[START OF DATASET ENTRIES]
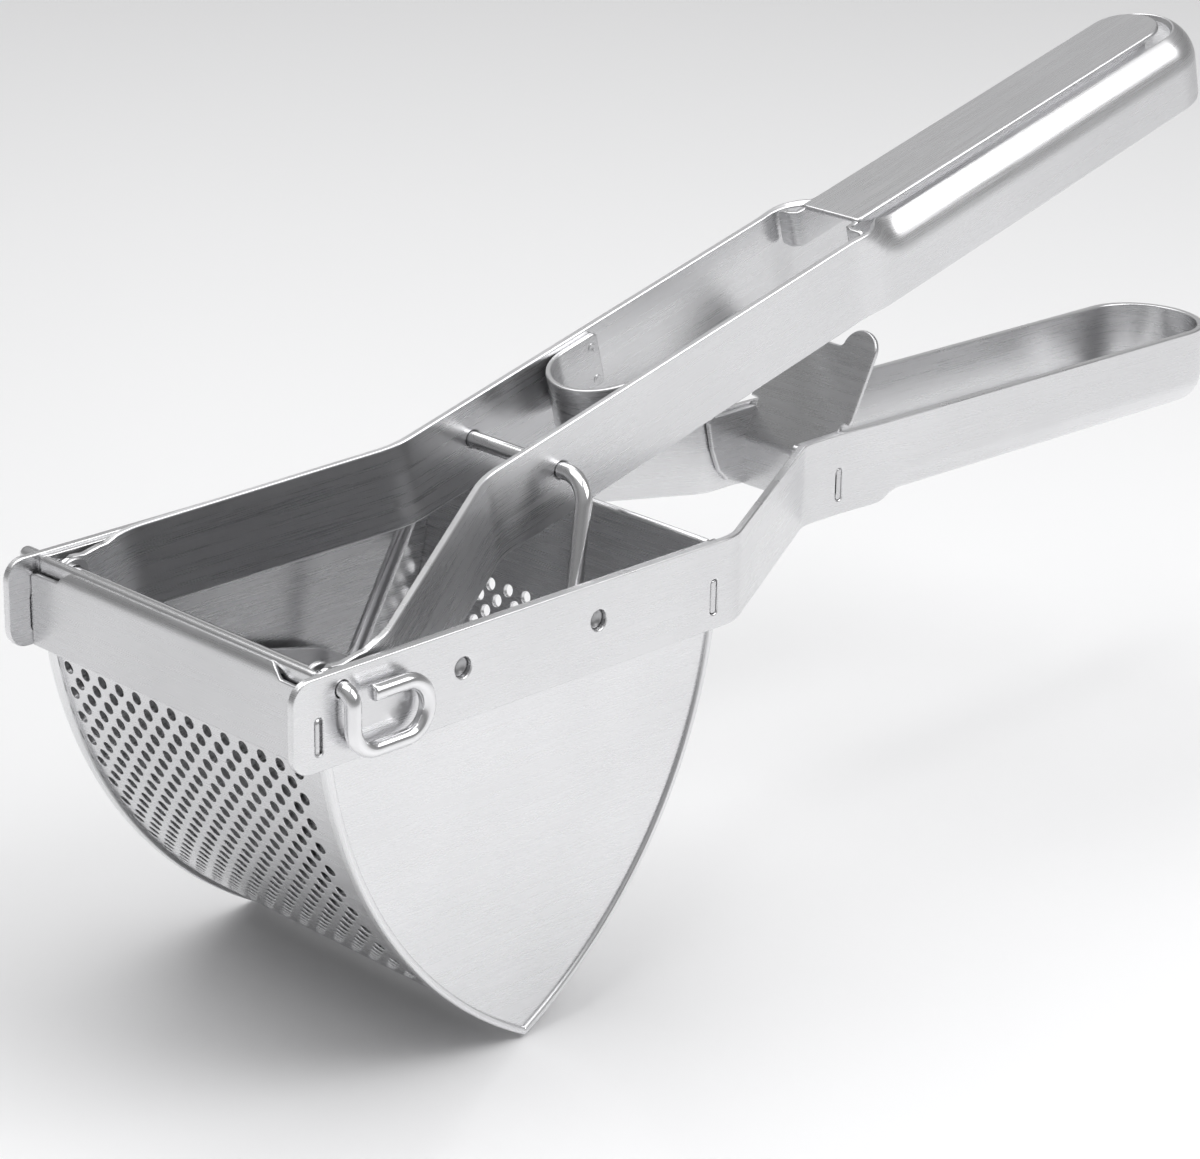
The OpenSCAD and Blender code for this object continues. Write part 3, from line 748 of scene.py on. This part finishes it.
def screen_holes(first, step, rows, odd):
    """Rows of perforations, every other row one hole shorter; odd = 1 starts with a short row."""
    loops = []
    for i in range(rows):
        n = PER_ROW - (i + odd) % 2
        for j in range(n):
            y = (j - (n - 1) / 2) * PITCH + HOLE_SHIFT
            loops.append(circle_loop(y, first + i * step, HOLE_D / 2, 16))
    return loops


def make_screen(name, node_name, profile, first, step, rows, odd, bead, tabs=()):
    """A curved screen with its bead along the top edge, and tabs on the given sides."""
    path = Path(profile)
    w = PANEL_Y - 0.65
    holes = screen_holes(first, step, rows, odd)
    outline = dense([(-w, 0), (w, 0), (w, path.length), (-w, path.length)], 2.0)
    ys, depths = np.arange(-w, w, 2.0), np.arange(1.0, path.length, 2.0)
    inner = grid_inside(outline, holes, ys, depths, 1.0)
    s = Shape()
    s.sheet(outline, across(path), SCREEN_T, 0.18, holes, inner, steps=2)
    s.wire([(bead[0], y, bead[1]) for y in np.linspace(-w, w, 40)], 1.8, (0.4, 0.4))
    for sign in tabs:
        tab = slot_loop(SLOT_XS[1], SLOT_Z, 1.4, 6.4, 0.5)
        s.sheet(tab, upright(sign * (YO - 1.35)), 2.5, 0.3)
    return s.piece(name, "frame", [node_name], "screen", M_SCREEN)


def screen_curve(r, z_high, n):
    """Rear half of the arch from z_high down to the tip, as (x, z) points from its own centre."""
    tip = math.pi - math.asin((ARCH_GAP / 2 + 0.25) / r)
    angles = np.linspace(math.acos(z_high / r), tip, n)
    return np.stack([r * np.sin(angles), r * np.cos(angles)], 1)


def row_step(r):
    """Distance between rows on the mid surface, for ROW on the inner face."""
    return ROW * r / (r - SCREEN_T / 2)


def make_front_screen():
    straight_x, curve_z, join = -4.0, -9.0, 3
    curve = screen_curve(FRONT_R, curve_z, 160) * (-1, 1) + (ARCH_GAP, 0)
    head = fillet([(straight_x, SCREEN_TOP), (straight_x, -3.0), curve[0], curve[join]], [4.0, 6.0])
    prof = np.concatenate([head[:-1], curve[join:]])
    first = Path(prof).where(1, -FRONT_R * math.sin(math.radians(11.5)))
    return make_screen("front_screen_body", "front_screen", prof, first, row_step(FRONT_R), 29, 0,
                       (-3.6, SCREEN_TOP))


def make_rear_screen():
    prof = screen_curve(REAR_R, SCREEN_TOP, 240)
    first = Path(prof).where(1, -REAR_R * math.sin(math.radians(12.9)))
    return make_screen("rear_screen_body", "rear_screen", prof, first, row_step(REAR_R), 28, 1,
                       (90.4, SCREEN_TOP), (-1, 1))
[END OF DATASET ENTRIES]
[START OF DATASET ENTRIES]
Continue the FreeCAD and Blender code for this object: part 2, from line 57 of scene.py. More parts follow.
[END OF DATASET ENTRIES]
[START OF DATASET ENTRIES]
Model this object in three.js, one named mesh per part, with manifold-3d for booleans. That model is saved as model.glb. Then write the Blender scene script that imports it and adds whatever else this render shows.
[END OF DATASET ENTRIES]
**REQUIREMENTS:**
Look above for the line containing "The OpenSCAD and". Output from there through the line containing "return loops", exactly and inclusively.

**THE SOLUTION:**
The OpenSCAD and Blender code for this object continues. Write part 3, from line 748 of scene.py on. This part finishes it.
def screen_holes(first, step, rows, odd):
    """Rows of perforations, every other row one hole shorter; odd = 1 starts with a short row."""
    loops = []
    for i in range(rows):
        n = PER_ROW - (i + odd) % 2
        for j in range(n):
            y = (j - (n - 1) / 2) * PITCH + HOLE_SHIFT
            loops.append(circle_loop(y, first + i * step, HOLE_D / 2, 16))
    return loops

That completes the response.